LLC Compliance Requirements: Relatively Minimal
- Compared to corporations, LLCs have fewer mandatory compliance requirements. LLCs are not required to hold annual meetings, maintain detailed minutes, adopt formal resolutions, or observe the other corporate formalities that are mandatory for corporations. The primary formal document is the operating agreement, which can be as simple or as comprehensive as the members find appropriate.
- This lower compliance burden makes LLCs attractive for small businesses and for businesses where the owners want to focus on operations rather than corporate governance. However, the lower formality also creates somewhat greater veil-piercing risk if the basic separateness between business and personal finances is not maintained — even without formal meeting requirements, LLC members must ensure that the LLC is treated as a distinct legal entity with its own finances, contracts, and decision-making.
- How to Start an LLC provides the comprehensive procedural guide for LLC formation — covering the Articles of Organization filing, the operating agreement, the EIN application, state-specific registration requirements, and the initial setup steps that establish the LLC as a properly formed legal entity. For entrepreneurs beginning the formation process, this resource provides the step-by-step guidance needed to complete formation correctly.
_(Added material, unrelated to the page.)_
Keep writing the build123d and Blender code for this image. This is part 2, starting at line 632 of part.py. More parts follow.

Understanding the Corporation: Structure, Formality, and Investment Appeal
The corporation is the older and more formally structured of the two primary business entities. Its governance structure, tax treatment, and compliance requirements reflect its origins as the vehicle for organizing large enterprises with many investors — and those features make it the preferred structure for businesses that intend to grow significantly, raise professional investment capital, or eventually go public.
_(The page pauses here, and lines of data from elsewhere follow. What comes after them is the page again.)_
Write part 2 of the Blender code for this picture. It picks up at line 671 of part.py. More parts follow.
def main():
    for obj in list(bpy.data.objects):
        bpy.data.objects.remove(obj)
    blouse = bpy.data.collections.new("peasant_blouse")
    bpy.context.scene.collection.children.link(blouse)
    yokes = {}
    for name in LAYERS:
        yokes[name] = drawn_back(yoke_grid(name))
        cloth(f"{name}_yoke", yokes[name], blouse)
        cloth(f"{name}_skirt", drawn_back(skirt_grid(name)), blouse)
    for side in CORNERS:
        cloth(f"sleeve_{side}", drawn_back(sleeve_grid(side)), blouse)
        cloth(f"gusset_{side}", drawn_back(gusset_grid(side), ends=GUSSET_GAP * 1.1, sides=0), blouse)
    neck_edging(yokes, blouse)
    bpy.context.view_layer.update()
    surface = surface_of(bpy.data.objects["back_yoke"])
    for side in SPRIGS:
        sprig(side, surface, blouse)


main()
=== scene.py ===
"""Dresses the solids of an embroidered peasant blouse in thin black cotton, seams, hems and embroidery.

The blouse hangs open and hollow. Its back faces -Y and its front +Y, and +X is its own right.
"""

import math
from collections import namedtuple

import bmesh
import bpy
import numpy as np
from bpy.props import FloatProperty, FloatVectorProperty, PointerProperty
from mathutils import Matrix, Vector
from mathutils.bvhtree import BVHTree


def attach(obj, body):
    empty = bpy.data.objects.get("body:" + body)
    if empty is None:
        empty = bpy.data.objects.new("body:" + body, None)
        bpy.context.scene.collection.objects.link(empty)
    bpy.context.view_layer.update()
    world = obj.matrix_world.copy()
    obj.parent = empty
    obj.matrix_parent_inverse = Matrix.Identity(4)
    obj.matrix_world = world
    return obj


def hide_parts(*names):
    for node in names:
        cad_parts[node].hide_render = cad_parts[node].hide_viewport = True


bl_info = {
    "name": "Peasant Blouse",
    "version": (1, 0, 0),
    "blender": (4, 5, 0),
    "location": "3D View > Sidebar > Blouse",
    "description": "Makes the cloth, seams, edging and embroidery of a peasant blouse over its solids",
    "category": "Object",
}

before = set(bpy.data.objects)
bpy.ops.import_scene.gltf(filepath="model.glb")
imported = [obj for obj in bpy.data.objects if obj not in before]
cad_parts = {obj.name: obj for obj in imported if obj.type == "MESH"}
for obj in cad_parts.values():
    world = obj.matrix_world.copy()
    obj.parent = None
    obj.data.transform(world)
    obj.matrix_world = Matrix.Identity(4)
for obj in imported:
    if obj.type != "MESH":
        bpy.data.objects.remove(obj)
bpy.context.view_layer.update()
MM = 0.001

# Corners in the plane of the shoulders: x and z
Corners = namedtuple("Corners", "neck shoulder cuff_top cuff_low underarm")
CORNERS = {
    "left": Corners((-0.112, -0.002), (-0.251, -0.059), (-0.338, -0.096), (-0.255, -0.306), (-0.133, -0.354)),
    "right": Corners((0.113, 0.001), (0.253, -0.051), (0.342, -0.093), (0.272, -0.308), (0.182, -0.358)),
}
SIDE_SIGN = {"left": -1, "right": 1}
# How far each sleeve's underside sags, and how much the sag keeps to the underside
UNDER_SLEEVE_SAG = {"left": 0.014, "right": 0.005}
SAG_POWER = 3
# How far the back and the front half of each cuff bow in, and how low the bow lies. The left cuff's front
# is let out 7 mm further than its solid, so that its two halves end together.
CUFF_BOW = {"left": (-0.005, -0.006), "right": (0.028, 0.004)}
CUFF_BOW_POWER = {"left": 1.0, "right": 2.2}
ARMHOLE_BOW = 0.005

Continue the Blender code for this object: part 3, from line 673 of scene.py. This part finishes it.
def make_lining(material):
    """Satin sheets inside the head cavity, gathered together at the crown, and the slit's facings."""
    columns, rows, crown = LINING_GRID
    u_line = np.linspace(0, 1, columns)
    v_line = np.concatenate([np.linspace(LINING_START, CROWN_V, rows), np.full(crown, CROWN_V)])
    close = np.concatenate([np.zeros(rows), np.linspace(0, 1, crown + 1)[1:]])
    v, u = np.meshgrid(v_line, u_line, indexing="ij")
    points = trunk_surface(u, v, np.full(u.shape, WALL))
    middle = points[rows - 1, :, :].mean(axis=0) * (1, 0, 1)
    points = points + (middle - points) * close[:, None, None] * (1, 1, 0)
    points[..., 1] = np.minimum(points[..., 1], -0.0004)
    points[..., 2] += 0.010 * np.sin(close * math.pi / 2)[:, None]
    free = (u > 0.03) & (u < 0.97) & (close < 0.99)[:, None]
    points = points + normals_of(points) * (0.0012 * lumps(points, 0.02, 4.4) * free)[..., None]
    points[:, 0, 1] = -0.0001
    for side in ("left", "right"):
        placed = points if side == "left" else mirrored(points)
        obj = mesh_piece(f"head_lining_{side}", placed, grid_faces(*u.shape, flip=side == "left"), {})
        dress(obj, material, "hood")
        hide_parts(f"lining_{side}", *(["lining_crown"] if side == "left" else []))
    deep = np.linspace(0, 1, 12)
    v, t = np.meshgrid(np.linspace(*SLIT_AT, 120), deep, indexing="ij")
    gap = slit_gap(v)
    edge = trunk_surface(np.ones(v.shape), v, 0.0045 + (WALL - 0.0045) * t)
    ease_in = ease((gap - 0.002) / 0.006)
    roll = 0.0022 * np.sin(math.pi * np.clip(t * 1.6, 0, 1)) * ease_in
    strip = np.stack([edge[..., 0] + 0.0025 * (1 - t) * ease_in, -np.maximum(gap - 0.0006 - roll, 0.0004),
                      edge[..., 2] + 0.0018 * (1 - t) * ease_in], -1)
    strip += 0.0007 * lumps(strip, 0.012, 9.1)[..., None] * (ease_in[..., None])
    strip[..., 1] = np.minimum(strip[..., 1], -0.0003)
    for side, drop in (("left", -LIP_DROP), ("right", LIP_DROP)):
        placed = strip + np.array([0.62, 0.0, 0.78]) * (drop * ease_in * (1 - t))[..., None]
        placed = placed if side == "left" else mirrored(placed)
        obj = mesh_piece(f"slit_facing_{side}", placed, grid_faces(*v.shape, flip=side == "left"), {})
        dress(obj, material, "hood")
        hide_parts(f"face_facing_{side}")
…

Ownership and Management in a Corporation
- Corporations are owned by shareholders who hold shares of stock — equity interests in the corporation represented by certificates (or in the increasingly common uncertificated form, by book entries). Corporations can issue multiple classes of stock with different rights, preferences, and restrictions, making it possible to create sophisticated investment structures that distinguish between founder shares, employee option shares, and investor preferred stock with specific liquidation preferences and anti-dilution protections.
- Corporate governance follows a mandatory three-tier structure:
- Shareholders elect the board of directors and vote on fundamental corporate matters — mergers, major asset sales, charter amendments, and dissolution. In day-to-day operations, shareholders do not manage the corporation directly.
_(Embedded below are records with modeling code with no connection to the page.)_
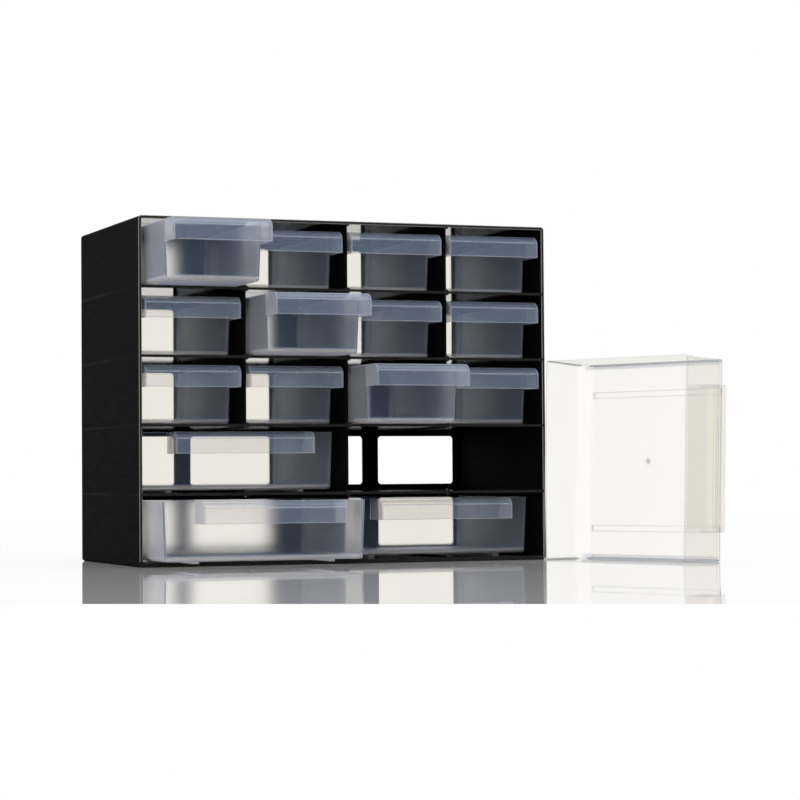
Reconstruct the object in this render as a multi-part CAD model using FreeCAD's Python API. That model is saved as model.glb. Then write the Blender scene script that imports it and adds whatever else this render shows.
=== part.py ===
import FreeCAD, Part
import math
import os

# Parts bin cabinet: a moulded housing with five tiers, slide-in dividers and sixteen pull-out drawers.
# Frame: x to the right, y from the front towards the back, z up from the face that the housing stands on.
# The origin is the middle of that face. The pieces are drawn with y = 0 at the plane of the open front,
# and move forward by half the depth when they are written.

# Housing sizes, in millimetres
housing_width = 300.0
housing_height = 238.0
housing_depth = 157.0
side_wall = 2.2
top_wall = 2.2
floor_wall = 3.0
outer_corner_radius = 2.5
inner_corner_radius = 0.8
front_chamfer = 0.5

# Shelves, dividers and the rails that hold the dividers
row_count = 5
wide_row_count = 2
column_count = 4
shelf_thickness = 1.8
shelf_let_in = 0.9
divider_thickness = 1.6
rail_radius = 2.1
rail_height = 1.2
nub_length = 2.6
panel_fit = 0.1

# Rear grid
grid_thickness = 2.0
grid_bar_width = 12.3
grid_bar_height = 10.5
window_corner_radius = 2.5

# Drawers
drawer_headroom = 3.3
drawer_wall = 1.3
drawer_side_clearance = 2.4
draft_angle = 2.0
corner_radius = 2.3
foot_bevel = 1.4
rear_bottom_radius = 9.0
running_gap = 0.3

# Finger lip along the rim of each drawer's front wall
lip_reach = 22.0
lip_ledge = 15.5
lip_curve_drop = 4.5
lip_drop = 15.0
lip_curve_share = 0.62
wide_lip_width = 99.5

# Skids under the wide drawers
skid_height = 1.5
skid_width = 4.0

# Places of the drawers at rest
closed_setback = 1.0
pulled_top_row = 70.0
pulled_second_row = 57.0
pulled_third_row = 50.0
pulled_wide = 65.0
loose_turn = 22.2
loose_clearance = 0.8

# Overrun of every cut past the face that it opens
overrun = 1.0

# Worked-out sizes
inner_width = housing_width - 2 * side_wall
column_width = (inner_width - (column_count - 1) * divider_thickness) / column_count
column_pitch = column_width + divider_thickness
clear_height = housing_height - top_wall - floor_wall
row_height = (clear_height - (row_count - 1) * shelf_thickness) / row_count
row_pitch = row_height + shelf_thickness
shelf_depth = housing_depth - grid_thickness
draft_slope = math.tan(math.radians(draft_angle))
small_width = column_width - 2 * drawer_side_clearance
wide_width = 2 * column_width + divider_thickness - 2 * drawer_side_clearance
closed_front = lip_reach + closed_setback
drawer_depth = shelf_depth - running_gap - closed_front
drawer_height = row_height - running_gap - skid_height - drawer_headroom


def box(x0, y0, z0, x1, y1, z1):
    """Upright block between two opposite corners."""
    corner = FreeCAD.Vector(x0, y0, z0)
    return Part.makeBox(x1 - x0, y1 - y0, z1 - z0, corner)


def row_floor(row):
    """Height of the surface that the drawers of a row slide on; row 1 is the top row."""
    return floor_wall + (row_count - row) * row_pitch


def boundary_x(index):
    """Middle of the divider place number index, counted from the left."""
    return -inner_width / 2 + index * column_pitch - divider_thickness / 2


def column_x(first, last):
    """Middle of the space from column first to column last."""
    return (boundary_x(first - 1) + boundary_x(last)) / 2


def rounded_rectangle(width, height, radius):
    """Closed wire in the x-z plane, centred on the origin, with four arc corners."""
    x = width / 2
    z = height / 2
    mid = radius * (1 - math.sqrt(0.5))
    edges = []
    for sx, sz, first_is_side in ((1, 1, True), (-1, 1, False), (-1, -1, True), (1, -1, False)):
        on_side = FreeCAD.Vector(sx * x, 0, sz * (z - radius))
        on_end = FreeCAD.Vector(sx * (x - radius), 0, sz * z)
        middle = FreeCAD.Vector(sx * (x - mid), 0, sz * (z - mid))
        start, end = (on_side, on_end) if first_is_side else (on_end, on_side)
        edges.append((start, middle, end))
    parts = []
    for index, (start, middle, end) in enumerate(edges):
        parts.append(Part.Arc(start, middle, end).toShape())
        parts.append(Part.LineSegment(end, edges[(index + 1) % 4][0]).toShape())
    return Part.Wire(parts)


def rounded_bar(width, height, radius, y0, y1, x=0.0, z=0.0):
    """Rounded rectangle of the x-z plane, drawn out from y0 to y1, centred at x and z."""
    face = Part.Face(rounded_rectangle(width, height, radius))
    face.translate(FreeCAD.Vector(x, y0, z))
    return face.extrude(FreeCAD.Vector(0, y1 - y0, 0))


def rail(x, z, up):
    """Half-round rail of one column boundary on the surface at z, with a blind groove for a divider.

    Its section is a circle's segment, rail_height high; the closed front end shows as a small nub.
    """
    sink = rail_radius - rail_height
    half_chord = math.sqrt(rail_radius ** 2 - sink ** 2)
    left = FreeCAD.Vector(x - half_chord, 0, z)
    right = FreeCAD.Vector(x + half_chord, 0, z)
    crown = FreeCAD.Vector(x, 0, z + up * rail_height)
    section = Part.Wire([Part.Arc(left, crown, right).toShape(), Part.LineSegment(right, left).toShape()])
    bar = Part.Face(section).extrude(FreeCAD.Vector(0, shelf_depth, 0))
    half_groove = divider_thickness / 2 + panel_fit
    low, high = sorted((z, z + up * (rail_height + overrun)))
    groove = box(x - half_groove, nub_length, low, x + half_groove, shelf_depth + overrun, high)
    return bar.cut(groove)


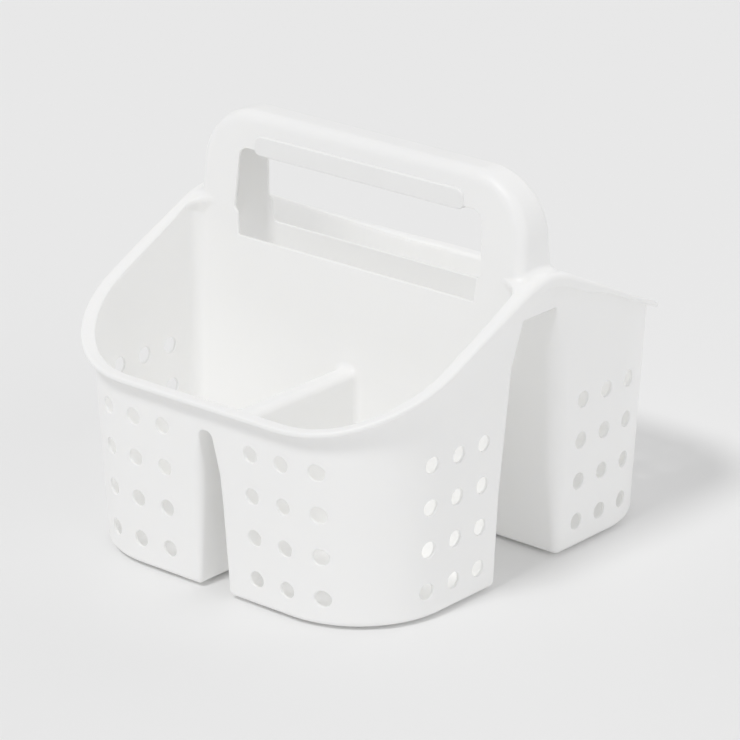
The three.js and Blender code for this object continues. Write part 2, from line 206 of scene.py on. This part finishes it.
def drains(x, y, z):
    """The drain holes, drilled through the end wall and the side wall."""
    def grid(place, axis):
        step = np.clip(np.round((place - DRAIN_FIRST[axis]) / DRAIN_PITCH[axis]), 0, DRAIN_COUNT[axis] - 1)
        return place - DRAIN_FIRST[axis] - step * DRAIN_PITCH[axis]

    through_end = both(np.hypot(grid(x, 0), grid(z, 2)) - DRAIN_RADIUS, DRAIN_START[1] - y)
    through_side = both(np.hypot(grid(y, 1), grid(z, 2)) - DRAIN_RADIUS, DRAIN_START[0] - x)
    return either(through_end, through_side)


def finger_hole(x, z):
    """The hole's outline: it narrows a little at the rim's height, and its top corners are round."""
    below = WAIST_HEIGHT - z
    narrow = WAIST_STEP * eased_slope(below, WAIST_ROUNDING) + WAIST_DRAFT * np.maximum(below, 0)
    half = HOLE_HALF_X + HOLE_DRAFT * (HOLE_DRAFT_TOP - np.maximum(z, WAIST_HEIGHT)) - narrow
    return both(both(x - half, z - HOLE_TOP, HOLE_CORNER), PANEL_BOTTOM - z, PANEL_EDGE)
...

- The board of directors is responsible for the overall oversight and direction of the corporation — setting strategy, approving major decisions, and exercising fiduciary duties to the shareholders. Directors are elected by shareholders and serve fixed terms.
- Officers are appointed by the board to manage the day-to-day operations of the corporation — the CEO, CFO, Secretary, and other officer roles specified in the bylaws.
- This governance structure is more formal and more complex than the LLC's flexible management options, but it creates the clear accountability and decision-making structure that institutional investors expect and that becomes increasingly important as the business grows in size and complexity.
The C Corporation: Default Tax Treatment
- The default tax treatment for corporations is the C corporation — an entity that pays federal income tax on its profits at the corporate rate (currently 21% federally), with shareholders paying additional tax on dividends they receive. This double taxation — corporate-level tax on profits, then individual-level tax on distributions — is the most frequently cited disadvantage of the C corporation structure.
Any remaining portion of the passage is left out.